Prominent law firm faces unfair labor charge for yielding to pressure from Trump administration – JURIST

A workers’ advocacy group has filed an unfair labor charge against the law firm, Skadden, Arps, Slate, Meagher & Flom LLP (“Skadden”), for agreeing to provide provide free legal services to causes aligned with President Donald Trump’s administration and curtailing its diversity, equity, and inclusion (DEI) initiatives.
Specifically, the charge document has alleged that Skadden interfered with its associates’ activities by restricting their access to the firm’s e-mail distribution lists and suppressing their attempts to express concerns about or discuss the firm’s policy changes. The associates had apparently been using the firm’s e-mail communication system to express concerns about the firm buckling under pressure from the Trump administration, and the impact of these policy changes on their work and their ethical obligations. They had also been using the using the e-mail system to submit resignations in protest of the firm’s agreement with the Trump administration.
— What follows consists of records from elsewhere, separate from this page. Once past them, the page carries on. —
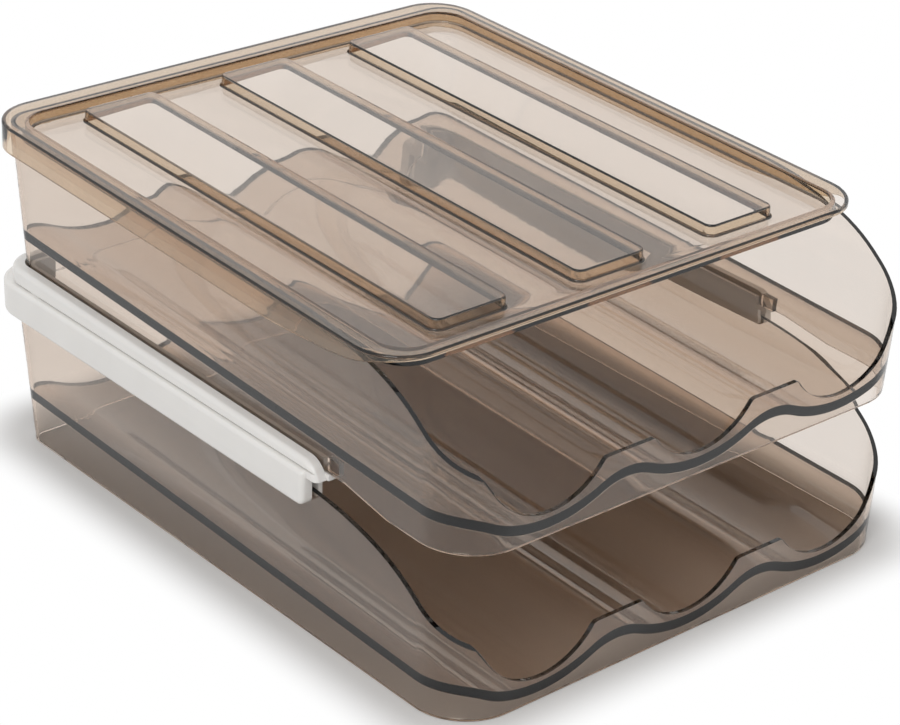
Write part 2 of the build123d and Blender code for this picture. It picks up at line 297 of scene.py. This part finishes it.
diffuse = nodes.new("ShaderNodeBsdfDiffuse")
diffuse.inputs["Color"].default_value = (*TABLE_MATT, 1)
white = nodes.new("ShaderNodeEmission")
white.inputs["Color"].default_value = (1, 1, 1, 1)
white.inputs["Strength"].default_value = 1.0
mix = nodes.new("ShaderNodeMixShader")
links.new(share, mix.inputs["Fac"])
links.new(diffuse.outputs["BSDF"], mix.inputs[1])
links.new(white.outputs["Emission"], mix.inputs[2])
links.new(mix.outputs["Shader"], nodes["Material Output"].inputs["Surface"])
table_mesh.materials.append(table_white)

world = bpy.data.worlds.new("studio")
bpy.context.scene.world = world
world.use_nodes = True
nodes, links = world.node_tree.nodes, world.node_tree.links
surround = nodes["Background"]
surround.inputs["Color"].default_value = (1, 1, 1, 1)
strength = nodes.new("ShaderNodeMapRange")
strength.inputs["To Min"].default_value = SURROUND_LIGHT
strength.inputs["To Max"].default_value = 1.0
links.new(seen_directly(nodes, links), strength.inputs["Value"])
links.new(strength.outputs["Result"], surround.inputs["Strength"])

LAMP_PLACE = (-1.2, -0.9, 1.7)
LAMP_TARGET = Vector((0, 0, 0.07))
lamp_data = bpy.data.lights.new("softbox", "AREA")
lamp_data.size = 0.9
lamp_data.energy = 14.0
lamp = bpy.data.objects.new("softbox", lamp_data)
lamp.location = LAMP_PLACE
lamp.rotation_euler = (LAMP_TARGET - lamp.location).to_track_quat("-Z", "Y").to_euler()
bpy.context.scene.collection.objects.link(lamp)

CAMERA_PLACE = (-0.6533, -0.7621, 0.5644)
yaw, pitch, roll = math.radians(40.79), math.radians(26.91), math.radians(1.84)
ahead = Vector((math.sin(yaw) * math.cos(pitch), math.cos(yaw) * math.cos(pitch), -math.sin(pitch)))
sideways = Vector((math.cos(yaw), -math.sin(yaw), 0))
above = sideways.cross(ahead)
right = math.cos(roll) * sideways + math.sin(roll) * above
up = -math.sin(roll) * sideways + math.cos(roll) * above
camera_data = bpy.data.cameras.new("camera")
camera_data.sensor_width = 36.0
camera_data.lens = 109.28
camera = bpy.data.objects.new("camera", camera_data)
turn = Matrix((right, up, -ahead)).transposed()
camera.matrix_world = Matrix.Translation(CAMERA_PLACE) @ turn.to_4x4()
bpy.context.scene.collection.objects.link(camera)
bpy.context.scene.camera = camera
bpy.context.scene.view_settings.view_transform = "Standard"
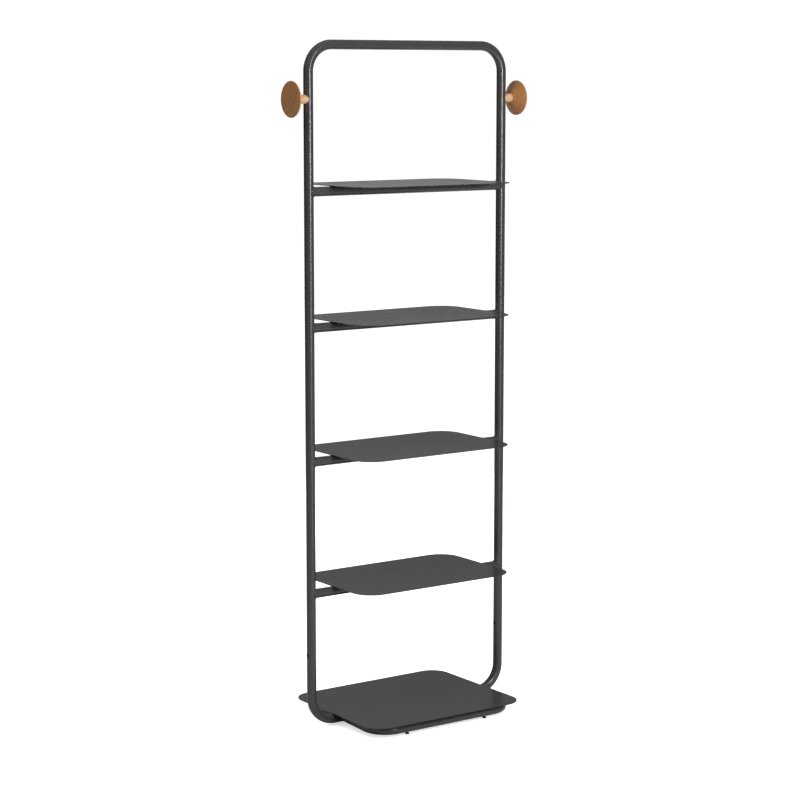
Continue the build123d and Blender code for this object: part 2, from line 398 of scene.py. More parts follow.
loop_bend_r = 0.059
loop_splay = radians(4.0)
loop_reach = -(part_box("front_base_loop")[0].y + tube_r)
loop_corner_x = 0.2211
loop_root_x = loop_corner_x - loop_reach * tan(loop_splay)
loop_stud_x = 0.060
glide_x = 0.128
glide_bush_r = 0.0046
weld_gap = 0.0001

for side, name in ((-1, "front"), (1, "back")):
    y = side * loop_reach
    loop_path = [
        (-loop_root_x, 0, low_z), (-loop_corner_x, y, low_z),
        (loop_corner_x, y, low_z), (loop_root_x, 0, low_z),
    ]
    cuts = [((-post_x, 0, low_z), (post_x, 0, low_z), tube_r + weld_gap)]
    cuts += stud_cuts([(-loop_stud_x, y), (loop_stud_x, y)], low_z)
    cuts += [((x, y, low_z), (x, y, low_z - 2 * tube_r), glide_bush_r) for x in (-glide_x, glide_x)]
    mesh = bend(f"{name}_loop_tube", loop_path, cuts, loop_bend_r)
    finished(f"{name}_loop_tube", mesh, "coated_steel", "frame", f"{name}_base_loop")


# ---- Crossbars ----
# Four straight lengths of the same tube, coped at both ends to the round of the posts and welded there.
# Each carries a shelf on three weld studs that drop through its top wall.

shelf_stud_xs = (-0.180, 0.0, 0.180)
cope_reach = 0.05
bar_zs = []
for number in range(1, 5):
    bar_low, bar_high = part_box(f"crossbar_{number}")
    axis_z = (bar_low.z + bar_high.z) / 2
    bar_zs.append(axis_z)
    below, above = axis_z - cope_reach, axis_z + cope_reach
    cuts = [((x, 0, below), (x, 0, above), tube_r + weld_gap) for x in (-post_x, post_x)]
    cuts += stud_cuts([(x, 0) for x in shelf_stud_xs], axis_z)
    mesh = bend(f"crossbar_tube_{number}", [(-post_x, 0, axis_z), (post_x, 0, axis_z)], cuts, 0.0)
    finished(f"crossbar_tube_{number}", mesh, "coated_steel", "frame", f"crossbar_{number}")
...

The National Institute of Workers’ Rights (NIWR) in support of its unfair labor charge against Skadden wrote:
…we believe [Skadden] is violating Section 7 of the NLRA by interfering with workers’ right to engage in protected concerted activity. The facts underlying the charge raise significant concerns about workers’ ability to engage in “mutual aid and protection” outside the context of a union. As you know, mutual aid and protection has been interpreted to mean concerns “as employees” that implicate terms and conditions of employment. Such conditions include things like how much you earn, when you work, what you do at work, with whom you work, and your professional obligations. Several of these categories are implicated here. The National Institute for Workers’ Rights is filing this as an organization concerned about the widespread violation of workers’ rights and is not submitting this on behalf of Skadden employees.
On its statement of facts, NIWR has also alleged that the termination of one of its associate attorneys, Rachel Cohen, was targeted due to Cohen’s “call to action” to her colleagues to “not recruit for this firm if they cannot protect their employees.”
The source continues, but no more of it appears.